Reproduce exactly the lines from the line with "const root = new THREE.Group();" through the line with "bpy.context.view_layer.update()", both included, and no other lines.
** Start of DATA LISTING **
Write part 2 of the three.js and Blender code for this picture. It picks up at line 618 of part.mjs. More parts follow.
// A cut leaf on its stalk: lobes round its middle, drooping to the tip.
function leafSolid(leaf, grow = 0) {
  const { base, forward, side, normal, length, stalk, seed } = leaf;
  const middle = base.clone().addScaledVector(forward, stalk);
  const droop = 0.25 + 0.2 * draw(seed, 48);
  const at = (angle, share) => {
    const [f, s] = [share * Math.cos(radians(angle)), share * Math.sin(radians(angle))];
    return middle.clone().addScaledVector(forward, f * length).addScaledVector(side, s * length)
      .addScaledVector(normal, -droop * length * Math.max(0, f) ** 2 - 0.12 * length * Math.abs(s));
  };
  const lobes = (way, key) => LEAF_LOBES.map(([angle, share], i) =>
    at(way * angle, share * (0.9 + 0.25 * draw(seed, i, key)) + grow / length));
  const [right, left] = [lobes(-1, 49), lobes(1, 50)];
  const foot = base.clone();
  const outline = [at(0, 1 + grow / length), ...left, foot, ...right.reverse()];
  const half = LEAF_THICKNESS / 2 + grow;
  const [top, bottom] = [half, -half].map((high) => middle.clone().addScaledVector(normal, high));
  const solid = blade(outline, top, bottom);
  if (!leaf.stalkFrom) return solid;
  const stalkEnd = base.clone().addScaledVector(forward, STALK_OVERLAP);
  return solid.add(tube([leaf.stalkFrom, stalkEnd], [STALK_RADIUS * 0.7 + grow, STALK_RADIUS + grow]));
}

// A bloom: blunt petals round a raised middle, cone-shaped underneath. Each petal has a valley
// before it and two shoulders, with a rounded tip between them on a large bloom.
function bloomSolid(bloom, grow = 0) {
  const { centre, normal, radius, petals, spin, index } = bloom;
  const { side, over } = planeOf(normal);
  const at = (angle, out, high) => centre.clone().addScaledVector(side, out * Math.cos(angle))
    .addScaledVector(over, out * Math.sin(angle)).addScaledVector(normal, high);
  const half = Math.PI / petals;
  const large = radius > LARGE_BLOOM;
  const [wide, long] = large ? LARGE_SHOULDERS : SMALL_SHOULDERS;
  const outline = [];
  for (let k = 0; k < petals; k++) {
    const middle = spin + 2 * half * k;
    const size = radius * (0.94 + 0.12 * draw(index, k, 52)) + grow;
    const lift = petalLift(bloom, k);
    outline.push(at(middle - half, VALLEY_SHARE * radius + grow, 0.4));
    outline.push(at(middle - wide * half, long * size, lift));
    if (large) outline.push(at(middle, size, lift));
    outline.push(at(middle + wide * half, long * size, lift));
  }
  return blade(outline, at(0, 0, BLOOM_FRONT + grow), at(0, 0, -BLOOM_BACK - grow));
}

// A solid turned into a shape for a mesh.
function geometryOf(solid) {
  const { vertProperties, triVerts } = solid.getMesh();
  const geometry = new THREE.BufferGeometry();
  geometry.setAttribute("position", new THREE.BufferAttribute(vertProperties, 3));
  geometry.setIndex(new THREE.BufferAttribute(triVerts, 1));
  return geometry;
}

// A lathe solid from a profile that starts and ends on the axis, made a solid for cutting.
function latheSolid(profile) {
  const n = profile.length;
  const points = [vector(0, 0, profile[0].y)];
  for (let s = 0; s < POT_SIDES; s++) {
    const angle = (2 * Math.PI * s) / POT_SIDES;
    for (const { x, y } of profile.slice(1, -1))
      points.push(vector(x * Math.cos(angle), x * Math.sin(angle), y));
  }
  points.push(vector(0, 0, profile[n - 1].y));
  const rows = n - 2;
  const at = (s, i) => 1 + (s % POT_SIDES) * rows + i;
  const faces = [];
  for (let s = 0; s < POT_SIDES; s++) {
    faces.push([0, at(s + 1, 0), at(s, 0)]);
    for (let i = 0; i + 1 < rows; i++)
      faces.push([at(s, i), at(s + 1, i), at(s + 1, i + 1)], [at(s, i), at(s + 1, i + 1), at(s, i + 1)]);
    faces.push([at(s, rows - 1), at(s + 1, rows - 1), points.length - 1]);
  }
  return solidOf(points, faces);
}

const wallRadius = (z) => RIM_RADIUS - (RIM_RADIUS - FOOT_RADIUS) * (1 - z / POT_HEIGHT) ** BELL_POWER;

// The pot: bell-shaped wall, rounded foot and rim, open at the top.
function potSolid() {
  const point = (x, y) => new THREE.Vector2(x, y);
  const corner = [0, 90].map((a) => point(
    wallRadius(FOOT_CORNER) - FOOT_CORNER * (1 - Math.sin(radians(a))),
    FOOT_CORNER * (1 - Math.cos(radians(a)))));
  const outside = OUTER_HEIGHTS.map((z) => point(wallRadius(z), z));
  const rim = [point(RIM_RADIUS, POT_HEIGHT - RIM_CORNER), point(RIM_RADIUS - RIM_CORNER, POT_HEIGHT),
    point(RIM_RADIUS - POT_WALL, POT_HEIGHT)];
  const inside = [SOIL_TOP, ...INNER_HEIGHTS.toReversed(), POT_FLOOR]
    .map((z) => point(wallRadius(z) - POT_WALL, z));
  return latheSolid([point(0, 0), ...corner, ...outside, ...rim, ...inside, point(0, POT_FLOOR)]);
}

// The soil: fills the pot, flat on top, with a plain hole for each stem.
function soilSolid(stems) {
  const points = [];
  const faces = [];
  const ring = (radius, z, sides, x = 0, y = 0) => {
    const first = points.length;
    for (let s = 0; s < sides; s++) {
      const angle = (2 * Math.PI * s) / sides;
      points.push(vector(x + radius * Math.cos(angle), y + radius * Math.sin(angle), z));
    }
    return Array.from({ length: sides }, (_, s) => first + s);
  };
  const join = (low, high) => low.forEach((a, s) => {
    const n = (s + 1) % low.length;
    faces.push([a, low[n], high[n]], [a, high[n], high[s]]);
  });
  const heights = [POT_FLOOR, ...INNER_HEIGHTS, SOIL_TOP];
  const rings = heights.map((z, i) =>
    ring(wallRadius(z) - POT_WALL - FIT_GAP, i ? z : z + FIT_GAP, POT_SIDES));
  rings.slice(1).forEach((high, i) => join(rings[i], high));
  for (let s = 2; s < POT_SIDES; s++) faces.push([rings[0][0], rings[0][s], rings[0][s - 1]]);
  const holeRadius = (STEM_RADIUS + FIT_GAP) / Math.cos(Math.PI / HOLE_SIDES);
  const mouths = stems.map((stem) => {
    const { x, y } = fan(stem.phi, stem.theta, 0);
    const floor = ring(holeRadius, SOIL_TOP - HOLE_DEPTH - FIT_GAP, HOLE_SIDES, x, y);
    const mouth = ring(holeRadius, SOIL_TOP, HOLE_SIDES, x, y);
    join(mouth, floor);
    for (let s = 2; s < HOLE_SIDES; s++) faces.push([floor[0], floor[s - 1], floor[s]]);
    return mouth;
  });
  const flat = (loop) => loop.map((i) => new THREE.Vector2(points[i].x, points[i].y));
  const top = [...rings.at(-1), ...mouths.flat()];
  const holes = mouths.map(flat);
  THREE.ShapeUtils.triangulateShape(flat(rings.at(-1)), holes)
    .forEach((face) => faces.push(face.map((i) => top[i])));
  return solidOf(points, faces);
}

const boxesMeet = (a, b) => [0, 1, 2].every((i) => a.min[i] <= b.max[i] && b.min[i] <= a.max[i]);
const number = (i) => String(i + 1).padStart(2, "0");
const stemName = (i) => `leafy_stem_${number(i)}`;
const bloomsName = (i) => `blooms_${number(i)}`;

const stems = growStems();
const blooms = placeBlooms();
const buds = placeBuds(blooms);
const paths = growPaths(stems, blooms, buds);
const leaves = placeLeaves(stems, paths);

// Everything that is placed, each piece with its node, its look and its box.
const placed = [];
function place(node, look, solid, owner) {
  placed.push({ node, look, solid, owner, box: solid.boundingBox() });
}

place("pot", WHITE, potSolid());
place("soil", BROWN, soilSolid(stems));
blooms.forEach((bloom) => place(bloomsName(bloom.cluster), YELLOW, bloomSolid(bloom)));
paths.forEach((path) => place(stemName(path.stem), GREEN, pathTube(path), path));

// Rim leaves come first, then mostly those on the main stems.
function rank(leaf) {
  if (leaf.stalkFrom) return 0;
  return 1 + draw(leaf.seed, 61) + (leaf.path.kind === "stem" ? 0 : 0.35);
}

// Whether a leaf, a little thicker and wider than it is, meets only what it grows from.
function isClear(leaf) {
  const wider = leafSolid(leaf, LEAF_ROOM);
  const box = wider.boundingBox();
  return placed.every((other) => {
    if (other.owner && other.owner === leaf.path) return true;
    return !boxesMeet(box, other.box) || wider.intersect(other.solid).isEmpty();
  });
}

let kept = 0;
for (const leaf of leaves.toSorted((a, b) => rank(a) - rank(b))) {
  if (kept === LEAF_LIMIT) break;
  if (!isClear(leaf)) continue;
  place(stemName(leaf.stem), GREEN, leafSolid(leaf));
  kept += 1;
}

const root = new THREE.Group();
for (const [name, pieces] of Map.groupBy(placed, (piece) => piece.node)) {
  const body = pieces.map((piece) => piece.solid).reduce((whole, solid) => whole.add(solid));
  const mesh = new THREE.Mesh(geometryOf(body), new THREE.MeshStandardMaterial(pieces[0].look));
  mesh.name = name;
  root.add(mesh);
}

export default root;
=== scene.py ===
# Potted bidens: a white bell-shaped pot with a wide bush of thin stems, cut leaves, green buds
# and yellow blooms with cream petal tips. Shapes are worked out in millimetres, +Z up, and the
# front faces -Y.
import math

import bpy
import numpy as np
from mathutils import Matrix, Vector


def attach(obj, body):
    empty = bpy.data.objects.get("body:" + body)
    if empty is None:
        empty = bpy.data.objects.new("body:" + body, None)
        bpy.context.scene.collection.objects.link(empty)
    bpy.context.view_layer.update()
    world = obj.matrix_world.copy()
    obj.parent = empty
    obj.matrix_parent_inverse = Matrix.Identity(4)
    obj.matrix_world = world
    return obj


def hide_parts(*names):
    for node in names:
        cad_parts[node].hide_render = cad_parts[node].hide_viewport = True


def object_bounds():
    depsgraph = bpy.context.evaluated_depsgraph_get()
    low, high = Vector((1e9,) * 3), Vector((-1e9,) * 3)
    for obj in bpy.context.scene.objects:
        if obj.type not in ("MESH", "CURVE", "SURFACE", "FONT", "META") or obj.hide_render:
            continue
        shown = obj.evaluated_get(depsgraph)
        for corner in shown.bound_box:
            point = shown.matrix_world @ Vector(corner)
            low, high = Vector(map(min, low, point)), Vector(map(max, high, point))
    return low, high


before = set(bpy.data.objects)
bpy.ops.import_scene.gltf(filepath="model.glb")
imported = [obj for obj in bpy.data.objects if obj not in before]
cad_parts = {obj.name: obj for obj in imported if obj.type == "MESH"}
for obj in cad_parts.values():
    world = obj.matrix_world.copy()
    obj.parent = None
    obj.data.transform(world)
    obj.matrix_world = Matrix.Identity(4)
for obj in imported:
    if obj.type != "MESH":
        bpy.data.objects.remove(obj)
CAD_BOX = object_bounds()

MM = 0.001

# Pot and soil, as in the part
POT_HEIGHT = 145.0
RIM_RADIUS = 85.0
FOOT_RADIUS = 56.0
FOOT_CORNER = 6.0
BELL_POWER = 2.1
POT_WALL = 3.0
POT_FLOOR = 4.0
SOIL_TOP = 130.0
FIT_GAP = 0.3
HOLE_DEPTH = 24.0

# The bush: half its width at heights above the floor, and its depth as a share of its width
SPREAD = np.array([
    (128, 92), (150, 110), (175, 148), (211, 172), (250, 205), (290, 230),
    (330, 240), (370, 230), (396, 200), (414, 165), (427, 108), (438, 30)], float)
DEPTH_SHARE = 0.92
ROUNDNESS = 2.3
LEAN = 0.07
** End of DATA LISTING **
** Start of DATA LISTING **
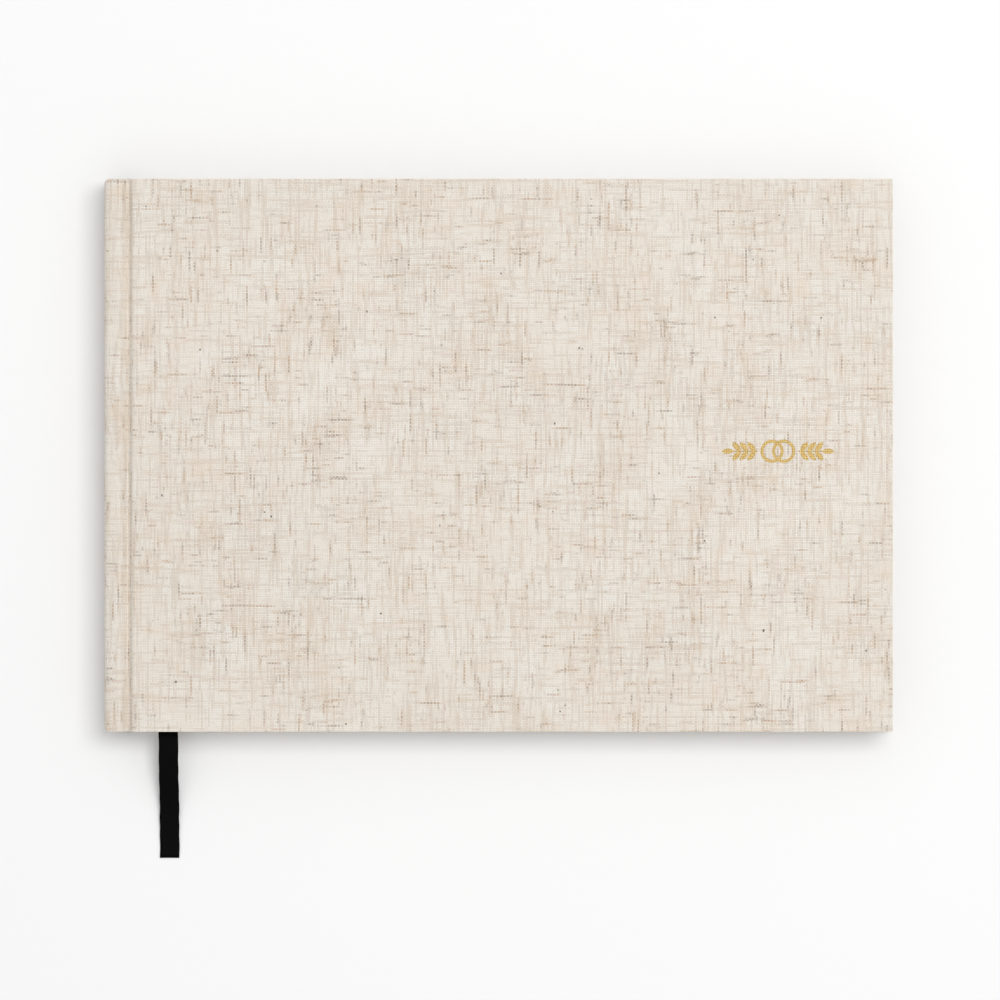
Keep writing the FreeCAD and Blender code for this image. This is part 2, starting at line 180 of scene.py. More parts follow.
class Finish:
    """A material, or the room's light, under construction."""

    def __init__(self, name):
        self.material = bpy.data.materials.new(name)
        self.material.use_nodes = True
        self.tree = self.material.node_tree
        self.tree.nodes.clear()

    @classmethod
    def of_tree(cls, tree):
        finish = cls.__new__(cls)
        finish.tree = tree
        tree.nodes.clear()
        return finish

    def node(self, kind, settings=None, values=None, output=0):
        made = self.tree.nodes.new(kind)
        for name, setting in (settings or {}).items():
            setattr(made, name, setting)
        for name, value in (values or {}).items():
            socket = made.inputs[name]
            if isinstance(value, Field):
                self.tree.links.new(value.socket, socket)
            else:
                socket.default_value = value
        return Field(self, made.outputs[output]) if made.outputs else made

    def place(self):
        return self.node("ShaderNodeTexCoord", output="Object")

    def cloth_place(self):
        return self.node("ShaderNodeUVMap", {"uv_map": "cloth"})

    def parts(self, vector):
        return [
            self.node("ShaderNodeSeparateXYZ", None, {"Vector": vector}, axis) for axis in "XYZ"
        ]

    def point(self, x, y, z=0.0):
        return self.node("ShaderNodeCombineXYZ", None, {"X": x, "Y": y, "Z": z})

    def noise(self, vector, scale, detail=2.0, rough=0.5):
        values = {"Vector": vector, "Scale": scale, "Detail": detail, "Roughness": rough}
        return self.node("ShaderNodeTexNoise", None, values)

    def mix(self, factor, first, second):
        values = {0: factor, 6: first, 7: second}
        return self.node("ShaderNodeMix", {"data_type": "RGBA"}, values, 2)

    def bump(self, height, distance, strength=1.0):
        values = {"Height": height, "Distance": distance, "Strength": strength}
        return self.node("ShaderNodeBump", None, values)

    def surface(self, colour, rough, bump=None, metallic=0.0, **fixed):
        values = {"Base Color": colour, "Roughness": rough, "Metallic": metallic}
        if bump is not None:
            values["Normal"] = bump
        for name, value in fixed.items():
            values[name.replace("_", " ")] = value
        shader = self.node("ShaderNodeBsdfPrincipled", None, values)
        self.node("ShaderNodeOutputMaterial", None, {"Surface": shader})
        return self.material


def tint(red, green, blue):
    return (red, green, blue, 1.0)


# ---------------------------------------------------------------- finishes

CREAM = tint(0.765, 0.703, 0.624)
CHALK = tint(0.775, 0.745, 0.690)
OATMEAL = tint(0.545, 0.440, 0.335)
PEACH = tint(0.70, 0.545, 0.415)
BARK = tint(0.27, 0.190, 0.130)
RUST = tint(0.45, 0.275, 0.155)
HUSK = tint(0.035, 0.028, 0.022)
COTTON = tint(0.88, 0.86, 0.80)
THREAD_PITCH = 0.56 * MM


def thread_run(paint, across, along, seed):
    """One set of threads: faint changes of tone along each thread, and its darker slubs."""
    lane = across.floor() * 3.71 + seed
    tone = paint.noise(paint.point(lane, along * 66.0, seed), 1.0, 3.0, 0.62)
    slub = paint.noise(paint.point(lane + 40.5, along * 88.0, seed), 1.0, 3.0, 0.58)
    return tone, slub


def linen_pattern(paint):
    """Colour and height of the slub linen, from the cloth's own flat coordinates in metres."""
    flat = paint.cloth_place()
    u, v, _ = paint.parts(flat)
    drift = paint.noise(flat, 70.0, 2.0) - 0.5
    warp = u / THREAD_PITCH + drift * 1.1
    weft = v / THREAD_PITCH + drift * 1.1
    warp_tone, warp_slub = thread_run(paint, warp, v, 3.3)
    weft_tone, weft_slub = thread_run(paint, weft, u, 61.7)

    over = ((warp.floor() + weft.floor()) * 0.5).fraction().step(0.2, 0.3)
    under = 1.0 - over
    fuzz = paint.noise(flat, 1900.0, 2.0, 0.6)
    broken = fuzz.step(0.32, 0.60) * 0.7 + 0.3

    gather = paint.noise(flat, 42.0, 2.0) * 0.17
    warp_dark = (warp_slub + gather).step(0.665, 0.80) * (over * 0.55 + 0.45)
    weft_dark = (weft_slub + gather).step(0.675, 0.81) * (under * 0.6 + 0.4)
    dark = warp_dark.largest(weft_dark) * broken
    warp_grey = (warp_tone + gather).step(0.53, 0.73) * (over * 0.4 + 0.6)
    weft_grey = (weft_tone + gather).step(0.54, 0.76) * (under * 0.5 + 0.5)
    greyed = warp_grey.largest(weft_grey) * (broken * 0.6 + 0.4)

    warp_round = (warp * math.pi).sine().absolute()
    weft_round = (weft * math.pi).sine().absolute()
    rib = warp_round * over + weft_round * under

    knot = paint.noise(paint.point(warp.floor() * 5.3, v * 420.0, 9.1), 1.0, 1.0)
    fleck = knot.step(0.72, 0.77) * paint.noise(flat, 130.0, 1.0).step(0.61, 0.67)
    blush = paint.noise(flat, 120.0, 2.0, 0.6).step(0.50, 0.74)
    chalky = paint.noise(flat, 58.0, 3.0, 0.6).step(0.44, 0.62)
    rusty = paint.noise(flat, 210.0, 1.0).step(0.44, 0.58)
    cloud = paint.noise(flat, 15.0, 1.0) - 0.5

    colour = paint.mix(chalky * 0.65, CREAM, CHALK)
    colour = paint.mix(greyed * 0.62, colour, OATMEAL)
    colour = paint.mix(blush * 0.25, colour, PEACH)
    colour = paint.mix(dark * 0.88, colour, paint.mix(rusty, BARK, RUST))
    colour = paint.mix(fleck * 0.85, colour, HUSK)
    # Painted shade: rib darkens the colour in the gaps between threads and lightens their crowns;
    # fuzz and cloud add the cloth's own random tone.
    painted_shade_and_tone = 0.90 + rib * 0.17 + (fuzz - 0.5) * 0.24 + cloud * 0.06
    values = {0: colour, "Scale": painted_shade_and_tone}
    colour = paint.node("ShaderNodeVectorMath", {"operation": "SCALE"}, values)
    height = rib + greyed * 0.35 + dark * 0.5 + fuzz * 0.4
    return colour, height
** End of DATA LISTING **
* RESPONSE BELOW *
const root = new THREE.Group();
for (const [name, pieces] of Map.groupBy(placed, (piece) => piece.node)) {
  const body = pieces.map((piece) => piece.solid).reduce((whole, solid) => whole.add(solid));
  const mesh = new THREE.Mesh(geometryOf(body), new THREE.MeshStandardMaterial(pieces[0].look));
  mesh.name = name;
  root.add(mesh);
}

export default root;
=== scene.py ===
# Potted bidens: a white bell-shaped pot with a wide bush of thin stems, cut leaves, green buds
# and yellow blooms with cream petal tips. Shapes are worked out in millimetres, +Z up, and the
# front faces -Y.
import math

import bpy
import numpy as np
from mathutils import Matrix, Vector


def attach(obj, body):
    empty = bpy.data.objects.get("body:" + body)
    if empty is None:
        empty = bpy.data.objects.new("body:" + body, None)
        bpy.context.scene.collection.objects.link(empty)
    bpy.context.view_layer.update()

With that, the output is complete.